それに、振動板が平らだったとしても、その前に構造物(磁石やリブ)があると、音波は平面のまま耳に届いているはずもありません。
平面磁界駆動型の選択は目的地へ行くための手段であって結果そのものではない。ユニットの構造、材料、磁石、ハウジング、容積、強度、重さ、イヤーパッド、ケーブルに至るまで様々な要素が絡んで出てくる音が決ります。作り手がどういう目標・理想郷をもって製品を作っているのかが最も重要だと思うようになってきました。最後は設計者の思想とこだわりなのかな。と。
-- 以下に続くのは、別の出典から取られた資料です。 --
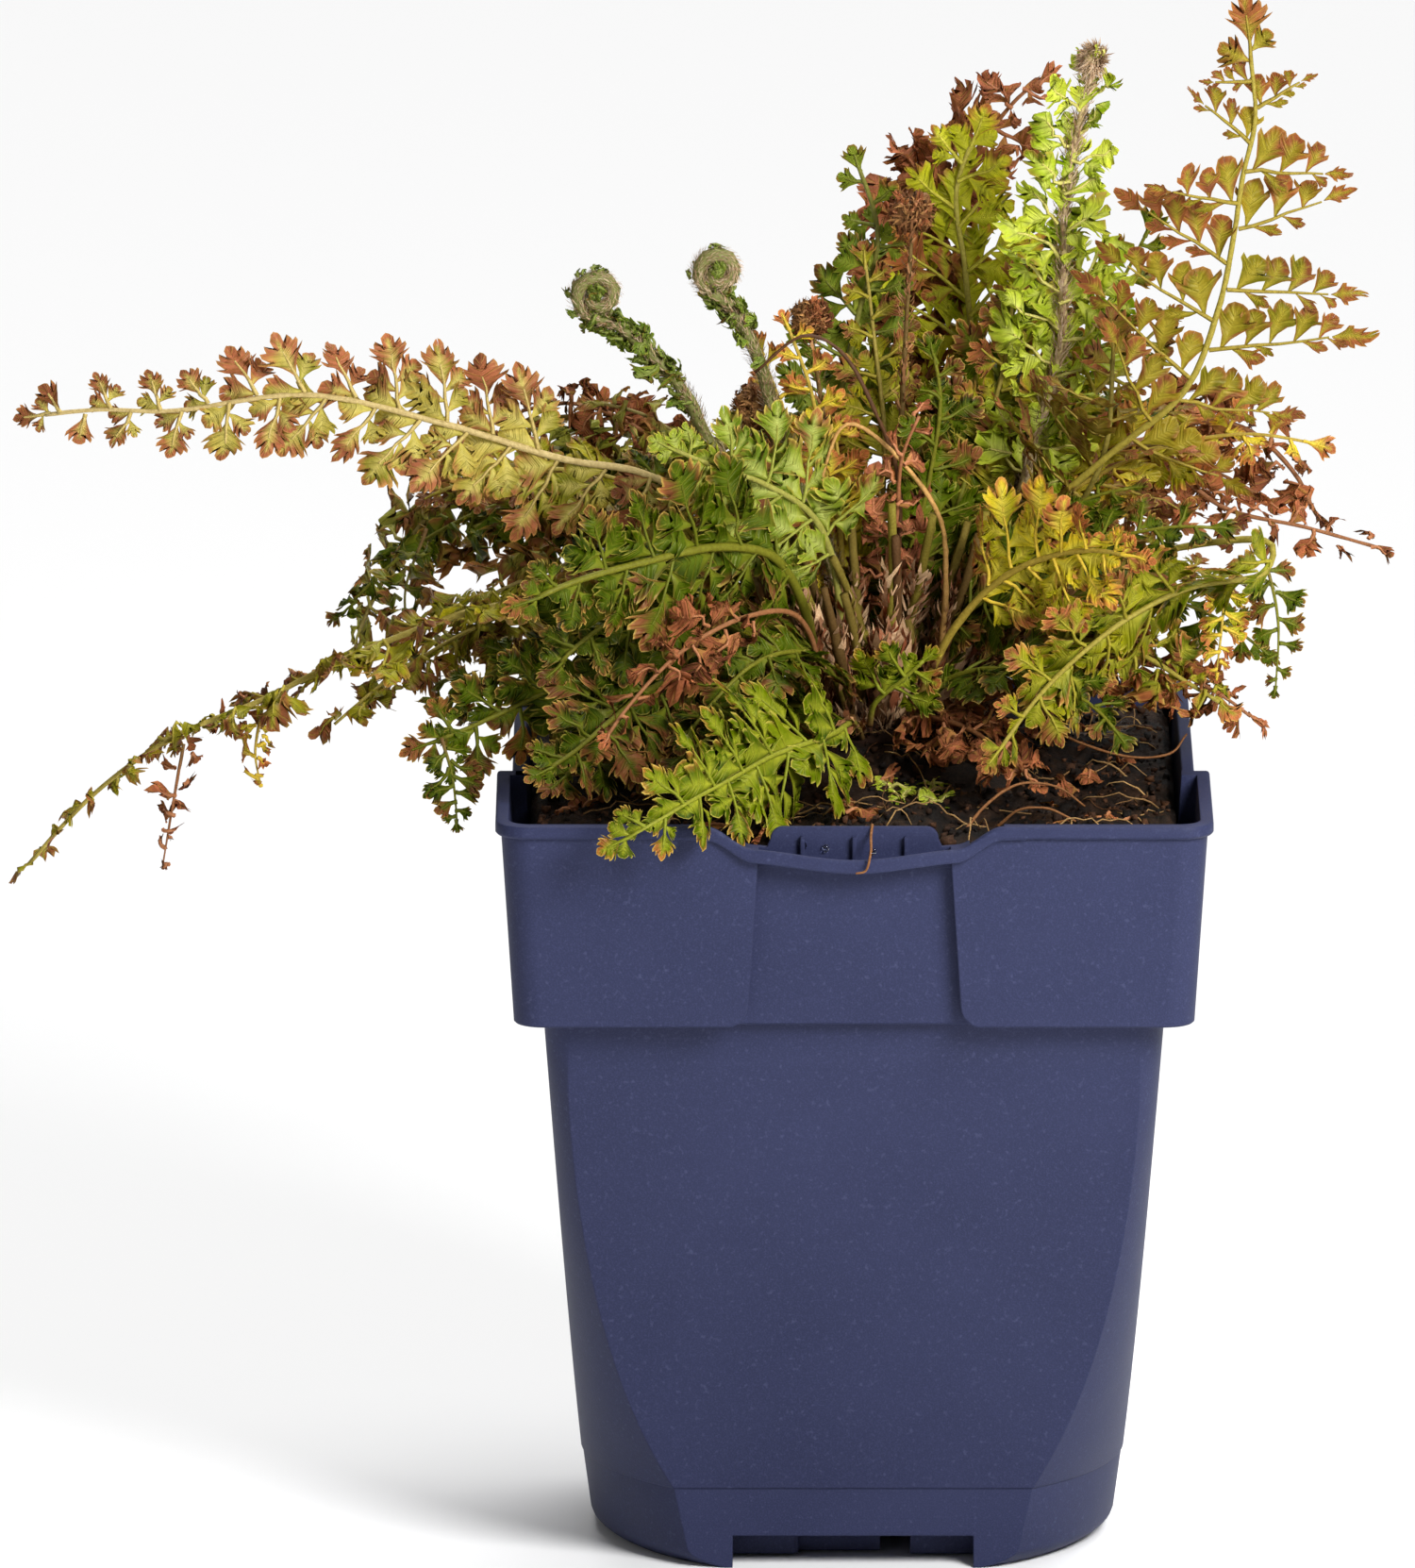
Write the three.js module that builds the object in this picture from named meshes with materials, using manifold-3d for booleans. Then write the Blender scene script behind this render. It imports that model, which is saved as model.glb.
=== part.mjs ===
// A lace-leaved fern in a square nursery pot, filled with peat.
// Millimetres, +Z up. The origin is on the table, on the pot's upright axis; the front faces -Y.
import * as THREE from 'three';
import { mergeVertices } from 'three/addons/utils/BufferGeometryUtils.js';
import Module from 'manifold-3d';

const wasm = await Module();
wasm.setup();

// ---------------------------------------------------------------- driving dimensions
const POT_HEIGHT = 144.5;
const RIM_HALF = 65; // half width over the rim bead: a 13 cm pot
const BEAD_HEIGHT = 2.4;
const COLLAR_TOP_HALF = 64.1;
const COLLAR_FOOT_HALF = 61.7;
const COLLAR_CORNER = 5.5;
const COLLAR_WALL = 1.5;
const LEDGE = 106.5; // height of the collar's lower edge
const LEDGE_THICKNESS = 1.4;
const BODY_TOP_HALF = 56.4;
const SEAM = 15; // height of the line between foot and body
const SEAM_HALF = 49.9;
const SEAM_STEP = 0.25;
const SEAM_FRONT = 38.4; // depth of the flat front at the seam
const FOOT_HALF = 47.6;
const FOOT_ROUND = 3.4; // how far the foot curls in at the table
const FOOT_ROUND_HEIGHT = 3.5;
const CORNER_START = 48.4; // corner radius at the seam, nearly a full circle
const CORNER_FADE = 45.5; // height over which the corner radius shrinks by e
const BODY_WALL = 1.5;
const FLOOR_UNDER = 6.5;
const FLOOR_TOP = 8.3;
const ARC_STEPS = 4;

const PANEL_FROM = 18; // the proud panels wrap each front corner, from here to here
const PANEL_PROUD = 2.8; // and stand out by this from the rest of the collar
const PANEL_CORNER = 4.3;
const DIP_HALF = 20.5; // where the rim dips for the label pocket
const LIP_HALF = 18.8;
const LIP_END = 64.2; // the lip's distance from the axis at its ends
const LIP_BOW = 66.4; // and in its middle
const LIP_TOP = 140;
const LIP_FOOT = 137.3;
const LIP_WALL = 1.1;
const TAB_HALF = 15.2;
const TAB_TOP = 143.6;
const TAB_SLOPE = 1.5; // how far the tab's ends lean in
const TAB_WALL = 1.2;

const NOTCH_HALF = 22;
const NOTCH_HEIGHT = 6;
const NOTCH_DEPTH = 8.6;
const NOTCH_WALL = 1.3;
const NOTCH_SLOT = [-10.6, 10.5]; // the gap in the wall behind a foot notch
const HUB_RADIUS = 5;
const DRAIN_HALF = 4;
const DRAIN_AT = [27, 14];

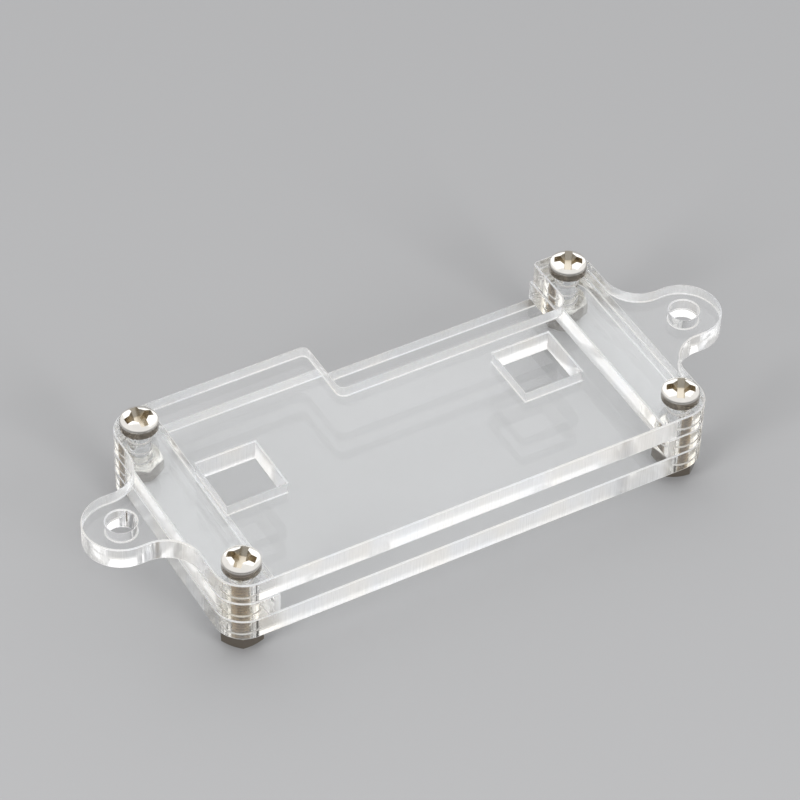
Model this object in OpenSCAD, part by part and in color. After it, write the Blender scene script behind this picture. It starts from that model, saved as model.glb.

ただ、平面磁界駆動というと何かカッコよさ、ロマンみたいのはあると思います。
※)平面磁界駆動型はインピーダンス特性が完全にフラットだという情報もありますので、アンプへの負担が帯域によらず一定で、位相の乱れが発生しない可能性はあります。
まとめ
私がここで言えることは、製品の価格に関係なく、1万円のモノでも、2万円でも5万円でもヘッドホンを買うときは試聴してから購入する方が良いってことです。MDR-M1STを皮切りに、ここ1年で散財してきたのはディスクリートヘッドホンアンプHPA-1000の完成度を高めるという目的もあったのですが、ネット通販でぽちっと買うのは勇気が要りますし、想像と違っていたなんて事もありました。
アンプのドライブ能力や特性の伸びがあったとしても、最終的に音が出る部分の存在をなかったものにして電気信号そのままを空気振動へと変換することはできません。アンプよりもスピーカーやヘッドホンの方が音への影響力が大きいというのは紛れもない事実です。
アンプさえ良ければどんなスピーカー/ヘッドホンでも音が良く聴こえるなんてのは幻想です。3千円のヘッドホンが3万円の音になったり、5万円のヘッドホンが50万円の音に拮抗するなんてことは起こりません。逆に、台無しにすることはできます。。
アンプは、スピーカーやヘッドホンの得意とするところを引き立ててあげる「縁の下の力持ち」的存在なのだと思います。やっぱり主役はスピーカー/ヘッドホンです。